After the offense stumbled, Tony Romo & Co. faced a fourth-and-4 at the Steelers’ 43-yard line with 32 seconds left to play. With the game still tied, Garrett decided to punt. Was it the right move?
This decision was so difficult for Garrett because in addition to going for it, he also could have attempted a 61-yard field goal. Actually, he initially sent Dan Bailey onto the field to potentially attempt the kick before calling for a timeout.
In punting, Garrett was basically taking a 50 percent chance of winning; the Steelers were unlikely to even attempt a drive with so little time and, if you considered the Cowboys and Steelers to be a coin flip before the game, the same would be true in overtime.
Had Bailey stayed on the field to attempt the long field goal, the percentages wouldn’t have been in the Cowboys’ favor. Kickers have historically made only around 40 percent of such kicks since 2004, already making it a worse option than punting. When you factor that a miss would leave the Steelers with the ball at midfield, the decision was a no-brainer.
But what about going for it? We know in normal game situations that offenses should stay on the field on fourth-and-4 at the opponent’s 43-yard line. In that area, teams have averaged 2.72 points per drive when they’ve gone for it (compared to losing 0.04 expected points by punting).
This was far from a normal game situation, however, making the two options extremely close. While a punt guaranteed overtime and a successful fourth-down attempt would greatly enhance the Cowboys’ ability to win in regulation, a failed try would leave the Steelers around 15 yards out of field goal range with about 25 seconds on the clock.
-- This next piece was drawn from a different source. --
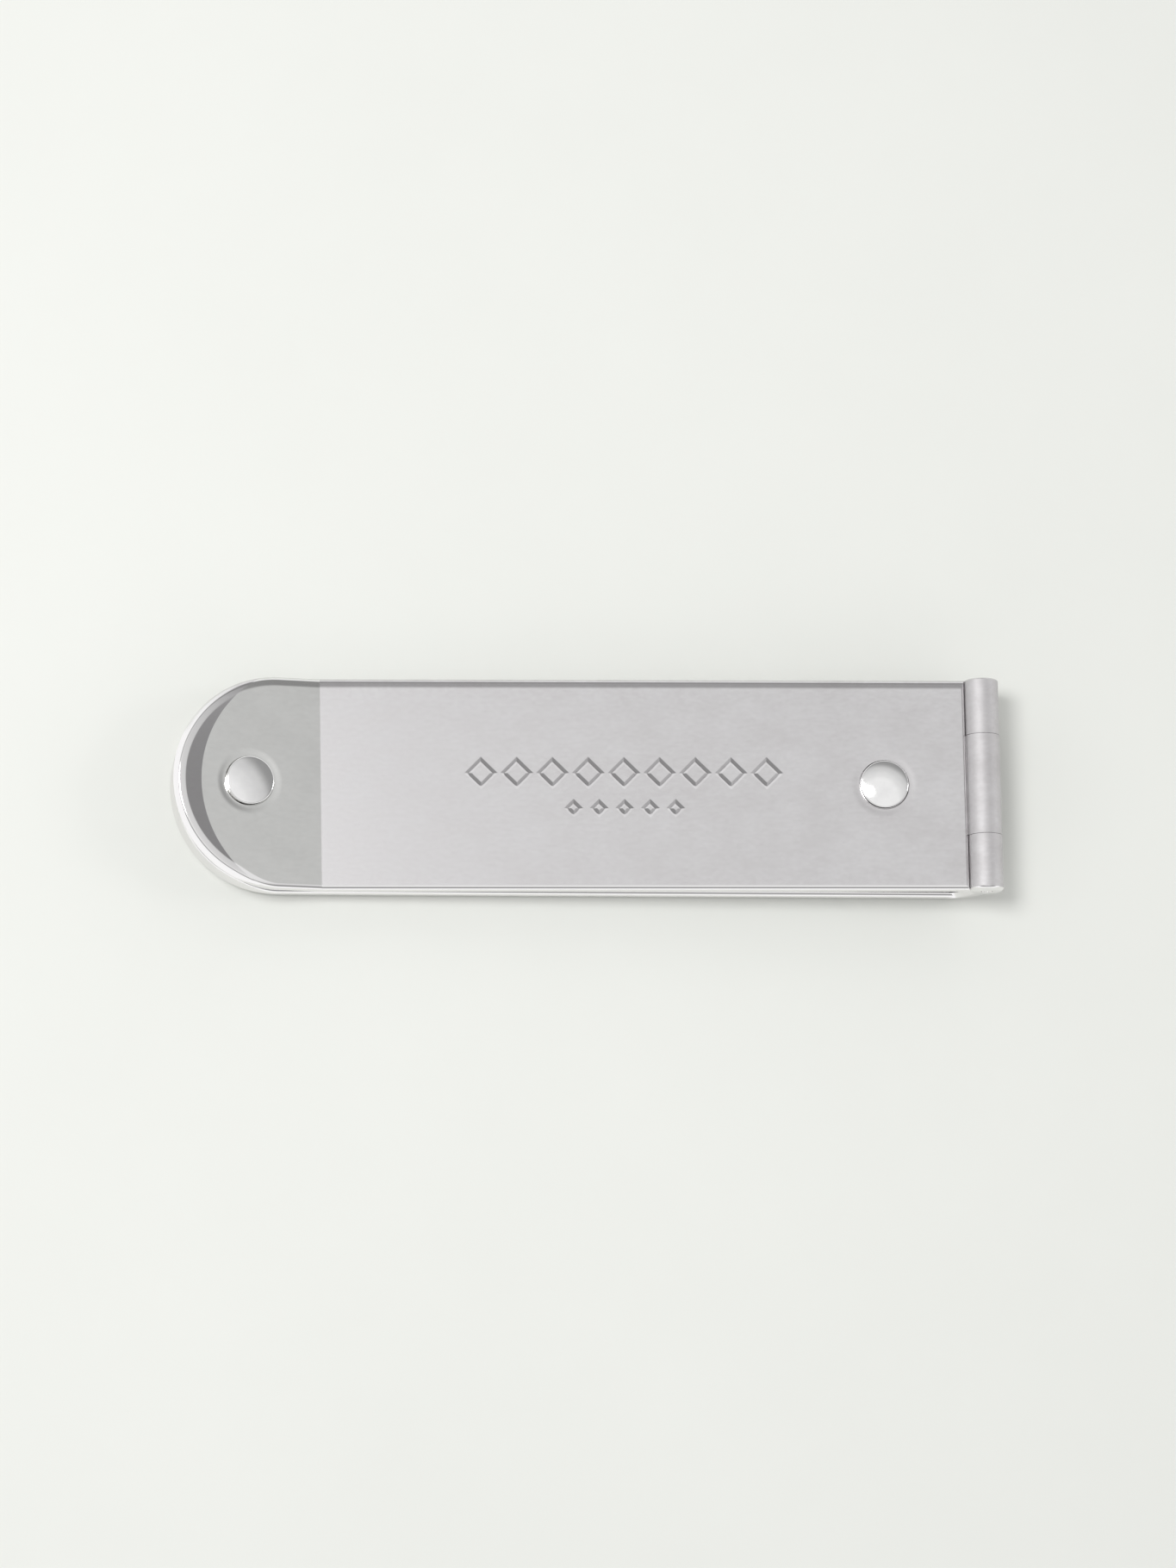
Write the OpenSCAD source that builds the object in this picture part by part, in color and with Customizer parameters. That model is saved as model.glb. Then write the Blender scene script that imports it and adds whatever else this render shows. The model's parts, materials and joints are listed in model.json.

In the end, I think Garrett made the correct call to punt on fourth-and-4. While I would never advocate punting in that situation in the second or third quarters, the strange situation Dallas was in really altered the choice. Further, there simply aren’t enough numbers out there to conclusively determine the merits of going for it in such a situation; it’s pretty unlikely that another team has faced fourth-and-4 at the opponent’s 43-yard line with 32 seconds to play in a tie game, ever.
Many times, we can use stats to figure out whether or not a particular call increased or decreased a team’s win probability; there are all sorts of innovative and useful figures to help coaches in traditional game situations. Once we approach the end of games, however, those choices become far more difficult. Coaches can (and should) still use data to make informed decisions, but it isn’t so black-and-white like it is in the fourth quarter.
Whether or not you agree with Garrett’s calls, you can certainly appreciate the difficulty of some of his decisions, especially late in games.